Non, je ne pense pas que ce soit le bon terme. Je ne défends pas un point de vue et je n’ai pas de solution à proposer. J’explique ce qui se passe. Ce que je fais, c’est de la retranscription avec de l’analyse. Après, il y a toujours des thèmes qu’on a davantage à cœur de développer.
Avec les milices civiles luttant contre Boko Haram, à Maiduguri, au nord du Nigeria, en mai 2014 © Sophie Bouillon
Ressens-tu la particularité d’être une femme reporter dans certaines zones?
En Afrique subsaharienne, je le sens très peu, voire pas du tout, mais en Libye, là oui, il y a des obligations, comme le fait de devoir se voiler.
Et avec tes confrères masculins, il n’y a pas de décalage?
Ça se passe bien. Je ne dirais pas que c’est complètement vrai dans les rédactions mais sur le terrain, je ne vois pas de machisme.
Se mettre en stand-by entre deux reportages, c’est indispensable?
Oui, il y a toujours une phase de décompression. On me demande souvent: “Est-ce que tu dors bien? Tu ne fais pas de cauchemars?” Honnêtement, non, mais à chaque reportage, je me rends compte de la chance que j’ai de vivre en France. On a un système de santé très développé. Quand je suis allée couvrir Ebola au Liberia, au début, il n’y avait que 50 médecins dans tout le pays! Et nous avons accès à l’éducation gratuite: dans les pays dans lesquels je me rends, l’école pour les filles, c’est extrêmement rare.
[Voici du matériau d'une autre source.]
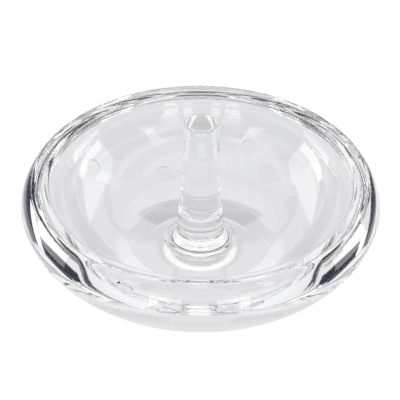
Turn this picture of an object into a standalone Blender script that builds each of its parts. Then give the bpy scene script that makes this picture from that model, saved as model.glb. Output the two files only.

Est-ce difficile de passer d’un reportage à l’autre?
La seule chose qui est difficile, c’est de se dire parfois: “Ça ne sert à rien.” D’avoir le sentiment que les reportages ne sont pas compris. Il y a encore beaucoup d’incompréhension autour des migrants par exemple. Lorsque j’entends: “Au lieu de venir chez nous, ils feraient bien de travailler chez eux”, c’est désespérant. S’ils avaient du travail, ils ne risqueraient pas leur vie pour quitter leur pays!
Peux-tu nous dire quel sera ton prochain reportage?
Je repars au Niger pour expliquer les causes structurelles de la migration, qui est aussi liée à l’appauvrissement des terres et à la surnatalité.